**REQUIRED TASK**
Return the listing word for word, as given.

**STORED DATA**
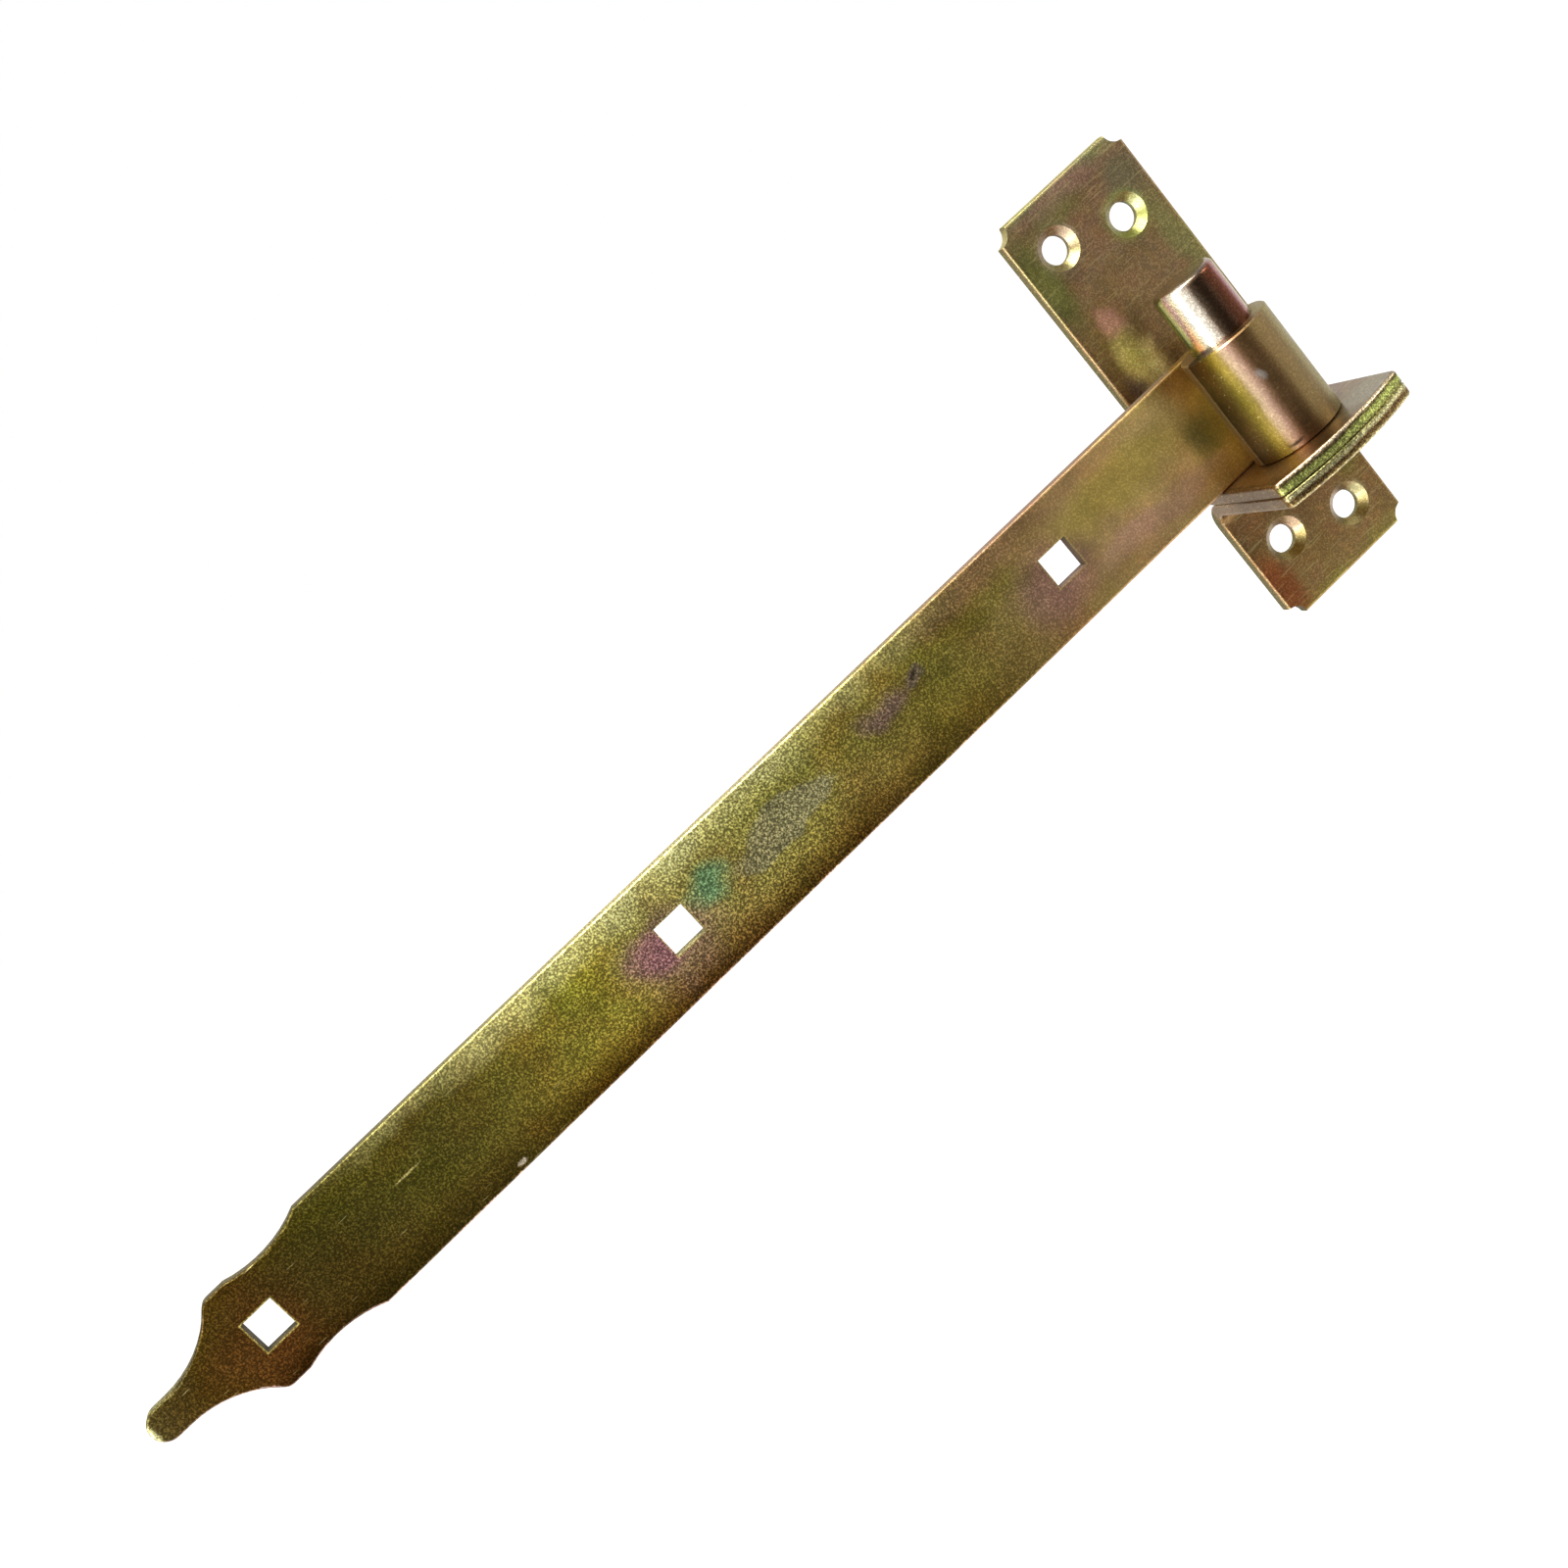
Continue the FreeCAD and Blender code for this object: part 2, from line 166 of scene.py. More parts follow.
print("tint ready")


# %% Patches of film thickness
def patches(tree, base, where, size, shade, strength):
    """Turn irregular patches of a colour, about size mm across, lighter, darker or another hue.

    The shade multiplies what is there. bcbcbc, half of white in linear light, changes nothing.
    """
    cloud = add(tree, "ShaderNodeTexNoise", {
        "Vector": where, "Scale": 1 / size, "Detail": 4.0, "Roughness": 0.55})
    amount = add(tree, "ShaderNodeMapRange", {
        "Value": cloud.outputs["Fac"], "From Min": 0.42, "From Max": 0.68,
        "To Min": 0.0, "To Max": strength}, interpolation_type="SMOOTHSTEP")
    mixed = add(tree, "ShaderNodeMix", {
        0: amount.outputs["Result"], 6: base, 7: linear(shade)},
        data_type="RGBA", blend_type="OVERLAY")
    return mixed.outputs[2]


print("patches ready")


# %% Angle round the pin, and the way that a surface faces
def angle_round_pin(tree, where):
    """Degrees round the pin's axis: 0 at +X, -90 towards the viewer, 180 on the strap's side."""
    axes = add(tree, "ShaderNodeSeparateXYZ", {0: where})
    forward = add(tree, "ShaderNodeMath", {0: axes.outputs["Y"], 1: pin_y}, operation="SUBTRACT")
    angle = add(tree, "ShaderNodeMath", {0: forward.outputs[0], 1: axes.outputs["X"]},
                operation="ARCTAN2")
    return add(tree, "ShaderNodeMath", {0: angle.outputs[0]}, operation="DEGREES").outputs[0]


def facing(tree):
    """The X, Y and Z of the direction in which the surface faces."""
    coordinates = add(tree, "ShaderNodeTexCoord")
    return add(tree, "ShaderNodeSeparateXYZ", {0: coordinates.outputs["Normal"]}).outputs


print("angle_round_pin and facing ready")

# %% [markdown]
# ## Worn rims with a painted highlight, and cut edges painted dark
#
# A hinge touches its neighbours in the barrel on its rims, so the film there is rubbed thin and
# pale, and the rims also carry a painted highlight, lighter where they face up, as if lit from
# above. The edges and hole walls behind the rims were cut, not rolled; they are painted dark and
# dull, as cut metal and as painted shade, with a painted highlight where they face up. Both are
# found by the way that the surface faces: a sheet that lies on the wall faces straight out, its cut
# edges face along the wall, and its rims are in between.

# %% Rims and edges of a sheet that lies along the wall
def rims_and_edges(tree, base, exact, inside, painted_highlight_rim):
    """Paint the rims pale and the cut edges dark, where inside is 1.

    Rims and edges that face up are painted lighter, in the painted highlight rim colour, as if lit
    from above. The share of cut metal is given back as well, for the finish.
    """
    rubbed = add(tree, "ShaderNodeTexNoise", {"Vector": exact, "Scale": 0.15, "Detail": 4.0})
    worn = add(tree, "ShaderNodeMapRange", {
        "Value": rubbed.outputs["Fac"], "From Min": 0.40, "From Max": 0.62,
        "To Min": 0.25, "To Max": 0.8})
    direction = facing(tree)
    out = add(tree, "ShaderNodeMath", {0: direction["Y"]}, operation="ABSOLUTE")
    shares = []
    for starts, full, strength in [(0.95, 0.80, worn.outputs["Result"]), (0.30, 0.15, 1.0)]:
        share = add(tree, "ShaderNodeMapRange", {
            "Value": out.outputs[0], "From Min": starts, "From Max": full,
            "To Min": 0.0, "To Max": strength})
        kept = add(tree, "ShaderNodeMath", {0: share.outputs["Result"], 1: inside},
                   operation="MULTIPLY")
        shares.append(kept.outputs[0])
    rim, cut = shares
    upward = add(tree, "ShaderNodeMapRange", {
        "Value": direction["Z"], "From Min": -0.4, "From Max": 0.4})
    # Painted highlight: rims that face up take the rim highlight colour, rims that face down a pale
    # rose
    pale = add(tree, "ShaderNodeMix", {
        0: upward.outputs["Result"], 6: linear("b08c78"), 7: painted_highlight_rim}, data_type="RGBA")
    rimmed = add(tree, "ShaderNodeMix", {0: rim, 6: base, 7: pale.outputs[2]}, data_type="RGBA")
    half_upward = add(tree, "ShaderNodeMath", {0: upward.outputs["Result"], 1: 0.5},
                      operation="MULTIPLY")
    # Cut edges are dark, as cut metal and painted shade, and lighter where they face up, a painted
    # highlight
    edge = add(tree, "ShaderNodeMix", {
        0: half_upward.outputs[0], 6: linear("3c3014"), 7: painted_highlight_rim}, data_type="RGBA")
    painted = add(tree, "ShaderNodeMix", {
        0: cut, 6: rimmed.outputs[2], 7: edge.outputs[2]}, data_type="RGBA")
    return painted.outputs[2], cut


print("rims_and_edges ready")

# %% [markdown]
# ## The grain, and what light does on it
#
# Zinc from a barrel bath has a fine, sparkling grain: crystals that each catch the light at their
# own angle. The real ones are under 0.1 mm, too fine to show, so they are drawn about 0.5 mm wide.
# A bump map alone would be lost, because at this size the camera averages bumps out. So the grain
# also changes the colour, as pale specks on a darker ground. A separate, slower noise varies the
# roughness, as handling does, so that the gloss is uneven too.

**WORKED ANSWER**
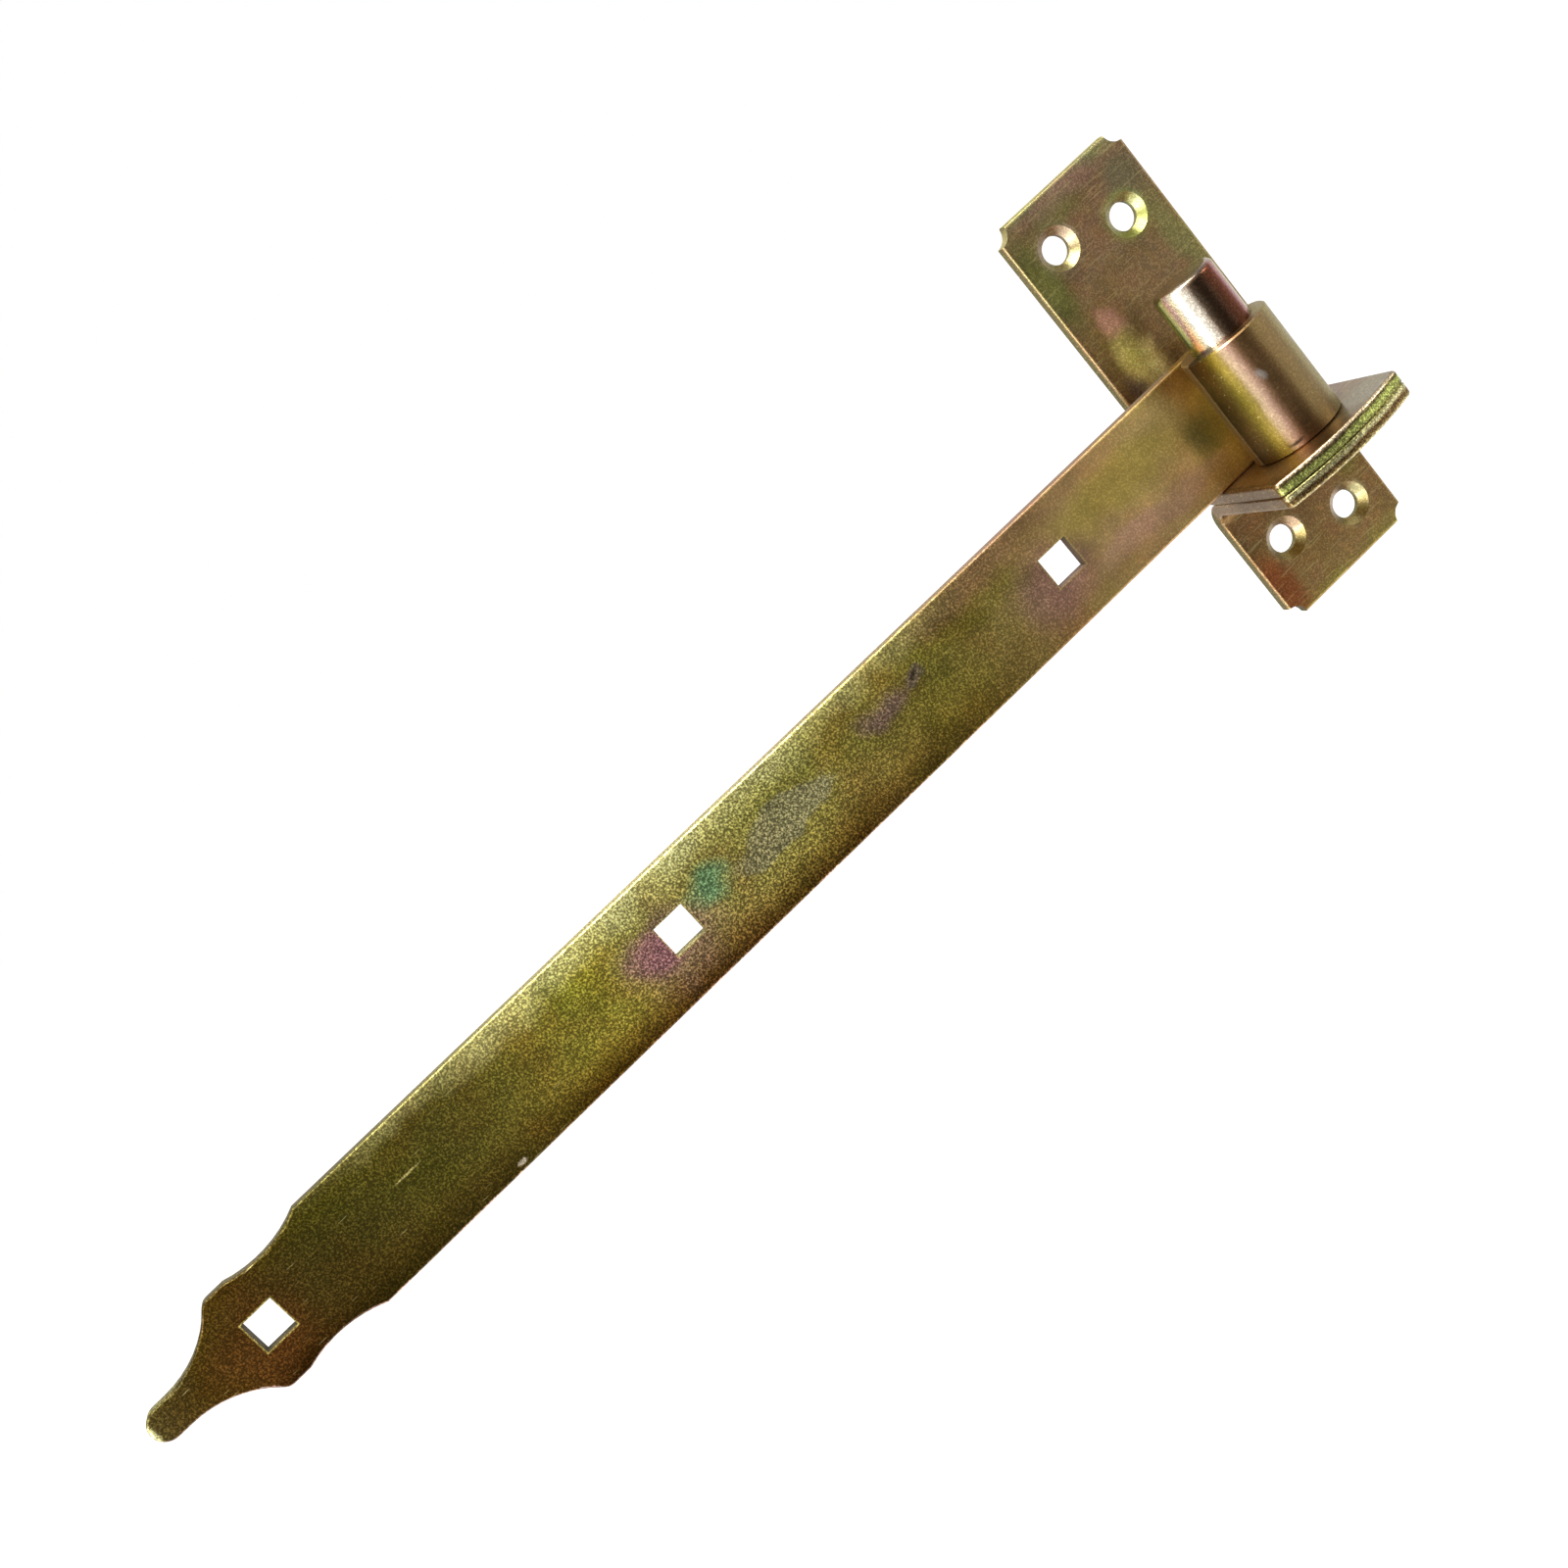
Continue the FreeCAD and Blender code for this object: part 2, from line 166 of scene.py. More parts follow.
print("tint ready")


# %% Patches of film thickness
def patches(tree, base, where, size, shade, strength):
    """Turn irregular patches of a colour, about size mm across, lighter, darker or another hue.

    The shade multiplies what is there. bcbcbc, half of white in linear light, changes nothing.
    """
    cloud = add(tree, "ShaderNodeTexNoise", {
        "Vector": where, "Scale": 1 / size, "Detail": 4.0, "Roughness": 0.55})
    amount = add(tree, "ShaderNodeMapRange", {
        "Value": cloud.outputs["Fac"], "From Min": 0.42, "From Max": 0.68,
        "To Min": 0.0, "To Max": strength}, interpolation_type="SMOOTHSTEP")
    mixed = add(tree, "ShaderNodeMix", {
        0: amount.outputs["Result"], 6: base, 7: linear(shade)},
        data_type="RGBA", blend_type="OVERLAY")
    return mixed.outputs[2]


print("patches ready")


# %% Angle round the pin, and the way that a surface faces
def angle_round_pin(tree, where):
    """Degrees round the pin's axis: 0 at +X, -90 towards the viewer, 180 on the strap's side."""
    axes = add(tree, "ShaderNodeSeparateXYZ", {0: where})
    forward = add(tree, "ShaderNodeMath", {0: axes.outputs["Y"], 1: pin_y}, operation="SUBTRACT")
    angle = add(tree, "ShaderNodeMath", {0: forward.outputs[0], 1: axes.outputs["X"]},
                operation="ARCTAN2")
    return add(tree, "ShaderNodeMath", {0: angle.outputs[0]}, operation="DEGREES").outputs[0]


def facing(tree):
    """The X, Y and Z of the direction in which the surface faces."""
    coordinates = add(tree, "ShaderNodeTexCoord")
    return add(tree, "ShaderNodeSeparateXYZ", {0: coordinates.outputs["Normal"]}).outputs


print("angle_round_pin and facing ready")

# %% [markdown]
# ## Worn rims with a painted highlight, and cut edges painted dark
#
# A hinge touches its neighbours in the barrel on its rims, so the film there is rubbed thin and
# pale, and the rims also carry a painted highlight, lighter where they face up, as if lit from
# above. The edges and hole walls behind the rims were cut, not rolled; they are painted dark and
# dull, as cut metal and as painted shade, with a painted highlight where they face up. Both are
# found by the way that the surface faces: a sheet that lies on the wall faces straight out, its cut
# edges face along the wall, and its rims are in between.

# %% Rims and edges of a sheet that lies along the wall
def rims_and_edges(tree, base, exact, inside, painted_highlight_rim):
    """Paint the rims pale and the cut edges dark, where inside is 1.

    Rims and edges that face up are painted lighter, in the painted highlight rim colour, as if lit
    from above. The share of cut metal is given back as well, for the finish.
    """
    rubbed = add(tree, "ShaderNodeTexNoise", {"Vector": exact, "Scale": 0.15, "Detail": 4.0})
    worn = add(tree, "ShaderNodeMapRange", {
        "Value": rubbed.outputs["Fac"], "From Min": 0.40, "From Max": 0.62,
        "To Min": 0.25, "To Max": 0.8})
    direction = facing(tree)
    out = add(tree, "ShaderNodeMath", {0: direction["Y"]}, operation="ABSOLUTE")
    shares = []
    for starts, full, strength in [(0.95, 0.80, worn.outputs["Result"]), (0.30, 0.15, 1.0)]:
        share = add(tree, "ShaderNodeMapRange", {
            "Value": out.outputs[0], "From Min": starts, "From Max": full,
            "To Min": 0.0, "To Max": strength})
        kept = add(tree, "ShaderNodeMath", {0: share.outputs["Result"], 1: inside},
                   operation="MULTIPLY")
        shares.append(kept.outputs[0])
    rim, cut = shares
    upward = add(tree, "ShaderNodeMapRange", {
        "Value": direction["Z"], "From Min": -0.4, "From Max": 0.4})
    # Painted highlight: rims that face up take the rim highlight colour, rims that face down a pale
    # rose
    pale = add(tree, "ShaderNodeMix", {
        0: upward.outputs["Result"], 6: linear("b08c78"), 7: painted_highlight_rim}, data_type="RGBA")
    rimmed = add(tree, "ShaderNodeMix", {0: rim, 6: base, 7: pale.outputs[2]}, data_type="RGBA")
    half_upward = add(tree, "ShaderNodeMath", {0: upward.outputs["Result"], 1: 0.5},
                      operation="MULTIPLY")
    # Cut edges are dark, as cut metal and painted shade, and lighter where they face up, a painted
    # highlight
    edge = add(tree, "ShaderNodeMix", {
        0: half_upward.outputs[0], 6: linear("3c3014"), 7: painted_highlight_rim}, data_type="RGBA")
    painted = add(tree, "ShaderNodeMix", {
        0: cut, 6: rimmed.outputs[2], 7: edge.outputs[2]}, data_type="RGBA")
    return painted.outputs[2], cut


print("rims_and_edges ready")

# %% [markdown]
# ## The grain, and what light does on it
#
# Zinc from a barrel bath has a fine, sparkling grain: crystals that each catch the light at their
# own angle. The real ones are under 0.1 mm, too fine to show, so they are drawn about 0.5 mm wide.
# A bump map alone would be lost, because at this size the camera averages bumps out. So the grain
# also changes the colour, as pale specks on a darker ground. A separate, slower noise varies the
# roughness, as handling does, so that the gloss is uneven too.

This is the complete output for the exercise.